To help concepts stick, one tip I recommend is to use analogies to items that people see in their day-to-day life. For example, when I explain distributed computing with Apache Spark, I illustrate the process by counting easily recognizable household items, like candy. In this scenario, if I have a large bag of M&Ms, I could singlehandedly count them one by one to arrive at the exact count. An easy way to parallelize this task is to invite many of my friends — who each can count a portion of the M&Ms — to arrive at the exact count more efficiently. Now, when people go to the store and see M&M’s, they can’t help but think of Spark! Often, people use rocket-ship analogies, but unless you work at SpaceX or NASA, you likely don’t come across rocket ships in your daily life, thus making it harder for your analogy to stick.
By communicating effectively and explaining terminology in ways everyone can understand, you will boost data transparency across the organization and ensure everyone understands the value you provide.
2. Always be learning
While there is a clear need for more talent, many traditional education programs do not teach all the skills needed to be a data scientist. For example, most of the university and Coursera courses I took focused on learning and applying techniques to improve model performance against benchmarks (for example, maximizing accuracy on ImageNet). However, when I entered the industry, I learned that those processes are such a small piece of the puzzle. You need to be concerned with how the data was collected (and labeled), deployment constraints and infrastructure to serve the model, monitoring and model retraining pipelines, etc. The Google paper “Hidden Technical Debt in Machine Learning Systems” outlines this phenomenon. In this paper, they report that approximately 5% of real-world ML systems are composed of “ML code” while the rest is “glue code” to support these ML systems.
So how do you learn all the skills needed to be a data scientist and keep up with the latest innovations? Always be learning. I live my life by the philosophy that you learn something new from everyone you meet. I highly recommend building a network through colleagues and peers, attending meetups and gaining exposure to various aspects of the ML field. I have continued to take classes and participate in regular reading study groups even years after I finished grad school! I also recommend subscribing to The Batch — a free weekly digest of what’s new in ML research and innovative applications of ML in the industry (and, most importantly, areas where ML and policy need to improve).
The data field is evolving so quickly — in computer science, the typical half-life of your knowledge is seven years, but it is even shorter than that in data science.
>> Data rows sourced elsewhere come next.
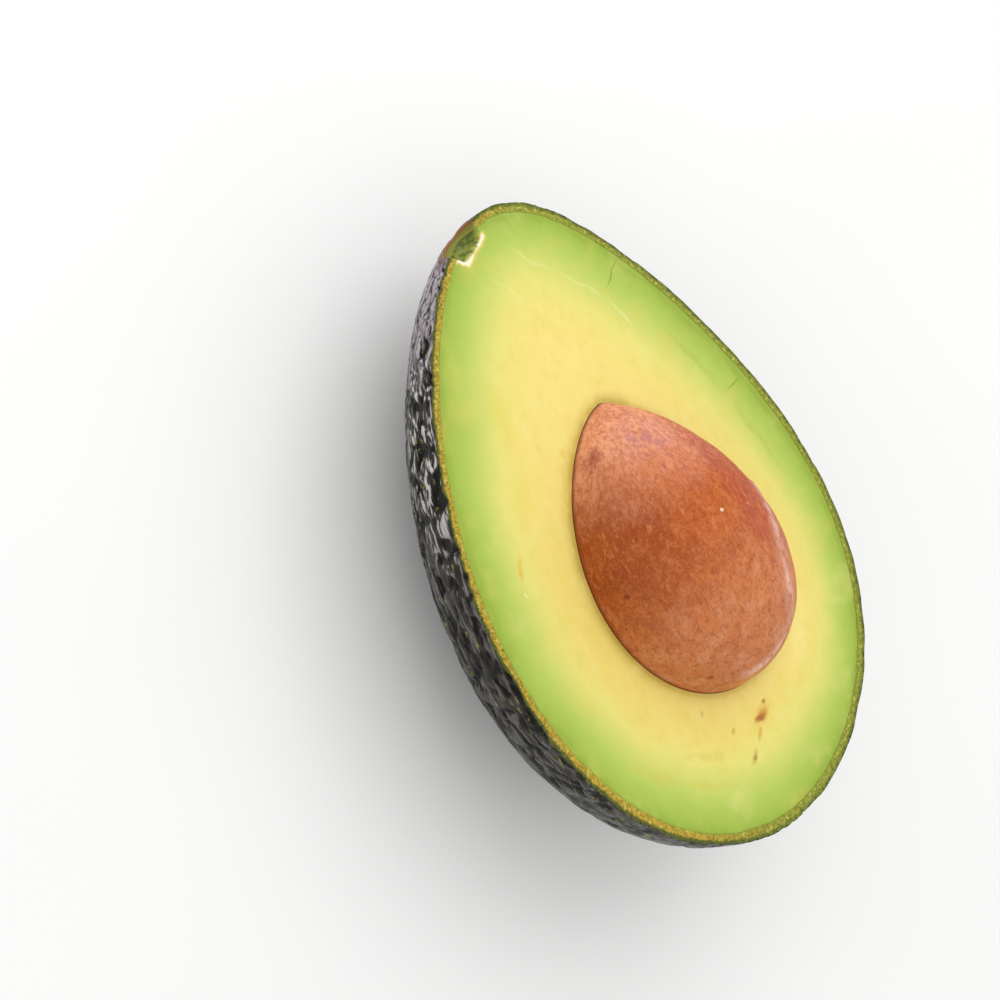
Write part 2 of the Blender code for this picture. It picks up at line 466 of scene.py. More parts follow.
def skin():
    """The skin: from the middle of its underside up the outside, in over the cut rim, and down the
    inside. In the stem's cup the rim follows the cup's wall. The relief is softly limited, so that
    it never stands out past the smooth skin."""
    turns = np.linspace(0.0, 2.0 * math.pi, SKIN_COLUMNS, endpoint=False)
    edge = fruit_surface(turns, np.zeros_like(turns))

    outside, normal = side_rings(turns, cup_drop(edge), OUTSIDE_RINGS)
    relief, groove = skin_relief(outside)
    above_least = (relief - np.percentile(relief, 12.0)) / RELIEF_SOFTNESS
    relief = LEAST_RELIEF + RELIEF_SOFTNESS * np.logaddexp(0.0, above_least)
    outside = outside - normal * relief[..., None]

    share = np.linspace(0.0, 1.0, RIM_RINGS)[:, None, None]
    rim = outside[-1] * (1.0 - share) + inner_edge(edge) * share
    middle = np.sin(math.pi * share[..., 0])
    grain = noise(rim / 0.55, 32) * 0.6 + noise(rim / 1.4, 33) * 0.4
    rim[..., 2] = -cup_drop(rim) - middle * (0.07 + 0.10 * np.abs(grain)) - RIM_DROP
    rim[0] = outside[-1]

    inside, inward = side_rings(turns, -rim[-1, :, 2], INSIDE_RINGS)
    inside = (inside - inward * SKIN_THICKNESS)[::-1]
    rings = np.concatenate((outside, rim[1:], inside[1:]))
    gaps = np.repeat((0, 1), (OUTSIDE_RINGS - 1, RIM_RINGS + INSIDE_RINGS - 2))
    piece = ring_mesh("avocado_skin", rings, (skin_finish(), rim_finish()), gaps)

    blank = np.zeros((OUTSIDE_RINGS, SKIN_COLUMNS))
    under = np.ones((INSIDE_RINGS - 1, SKIN_COLUMNS))
    across = np.broadcast_to(share[1:, :, 0], (RIM_RINGS - 1, SKIN_COLUMNS))
    cup = smooth(-rim[1:, :, 2], 0.3, 0.9)
    paint(piece, "groove", np.concatenate((groove, blank[:RIM_RINGS - 1], under)))
    paint(piece, "across", np.concatenate((blank, across, under)))
    paint(piece, "cup", np.concatenate((blank, cup, 0.0 * under)))
    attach(piece, "root")
    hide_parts("skin")


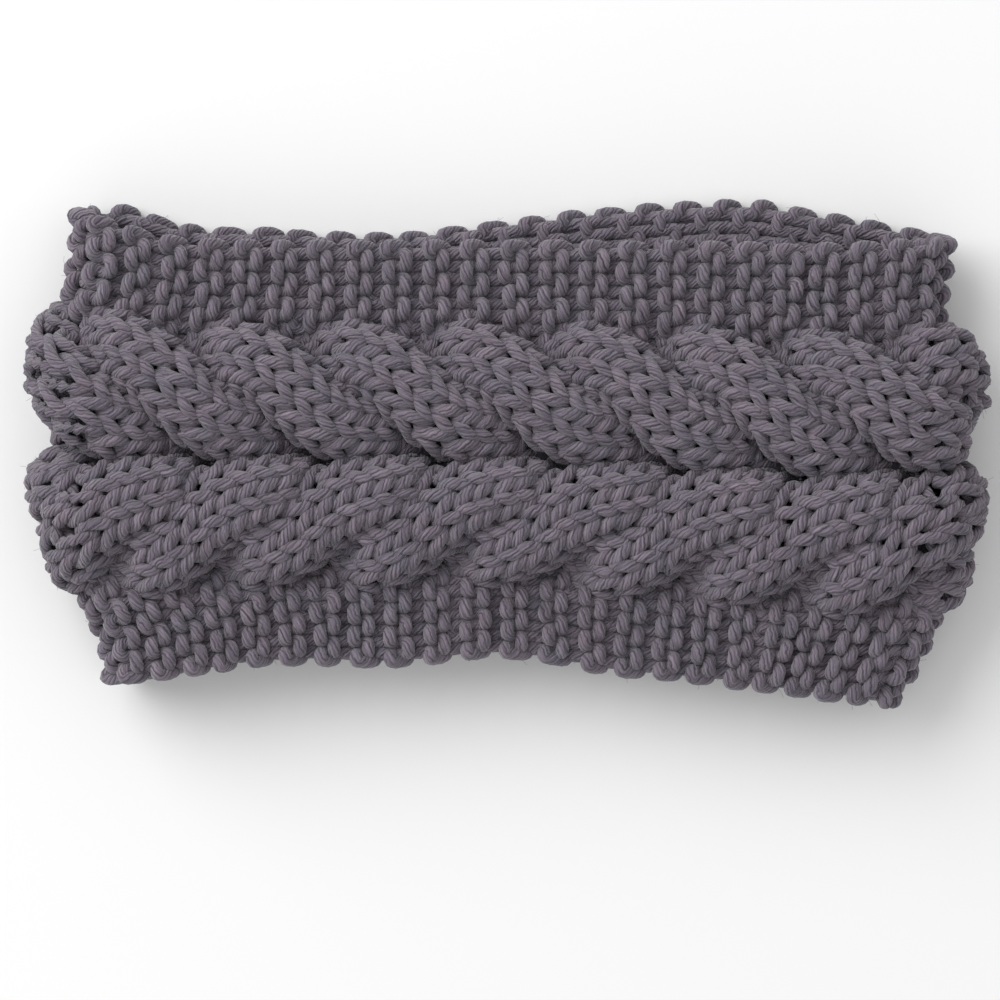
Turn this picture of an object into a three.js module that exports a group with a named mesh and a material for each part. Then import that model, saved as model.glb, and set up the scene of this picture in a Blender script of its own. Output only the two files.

Technological innovation will continue to climb at a rapid pace, but don’t feel overwhelmed or intimated. Just keep learning at a steady pace, and you’ll always have new skills to apply.
3. Starting simple and establishing a baseline
With rapid advancements in ML, data scientists are hungry to use the latest and greatest tools. However, I always tell data scientists to start simple and establish a baseline with associated metrics. This baseline should be very naive, such as predicting the average value for regression problems (e.g., predict average house price) or the most frequent class for classification problems (e.g., always predict “no”). I can’t tell you the number of times I’ve seen someone boast, “My machine learning model is 90% accurate at predicting XYZ problem” only then for someone else to point out, “If you always predict ‘no’, you’ll be accurate 99% of the time.” Establishing a benchmark and clear product-relevant evaluation metrics is crucial for gaining trust for your ML systems. If your metric for evaluation is accuracy, the method where you consistently predict “no” might maximize accuracy, but it’s a meaningless model. In this case, the F1 score might be an appropriate metric that balances both precision and recall, not just the absolute number of correct predictions. Once you have established a baseline, treat that as a lower bound for the predictive performance of your machine-learning system.
Related: Why Your Startup Needs Data Science
4. Asking the right questions
I know data scientists are eager to build models, but understanding the data, talking to stakeholders and subject-matter experts, and continually asking questions about the data through exploratory data analysis is critical to delivering the right solution for the business.
Instead of jumping straight to solving the technical problem at hand, take a step back and understand the business problem you are trying to solve. For example, instead of discussing whether you should use PyTorch or TensorFlow, ask, “How will this model be used? How do we quantify ‘success’ for this project?” Thinking through the answers up front will pay dividends later on in the project.
You should also ask questions about your data, such as how it is collected, how it should (and should not) be used, etc. I highly recommend the “Datasheets for Datasets” paper by Gebru et al for inspiration on the right questions to ask about the data.
5. Identifying your specialization
When I interview candidates for my team, I look for people who can add to the team’s existing skillset — no matter how amazing clones of existing team members are, I want people who can bring new talents and ideas to the table. In essence, I’m seeking to build a human ensemble.
What really makes candidates stand out is when they have a passion or expertise in a given area. It can be within a particular aspect of ML, such as NLP or computer vision, or within a given industry, such as retail, but the critical differentiator is to establish yourself as a subject-matter expert and stay up to date in that area. This way, you become the go-to person for a particular topic and make yourself indispensable.
As data-science tools advance, particularly with low-code and no-code solutions, polishing your business skills in addition to mastering technical skills will enable you to stand out from the crowd and continually deliver the best value for your time.
Now, when you approach a new project, put it all together: Ensure you’re asking the right business and data questions, establish a baseline and associated metrics, learn something new while on the job, leverage your specialization and effectively communicate the results with the stakeholders. If you can accomplish all of this, you will be a rockstar.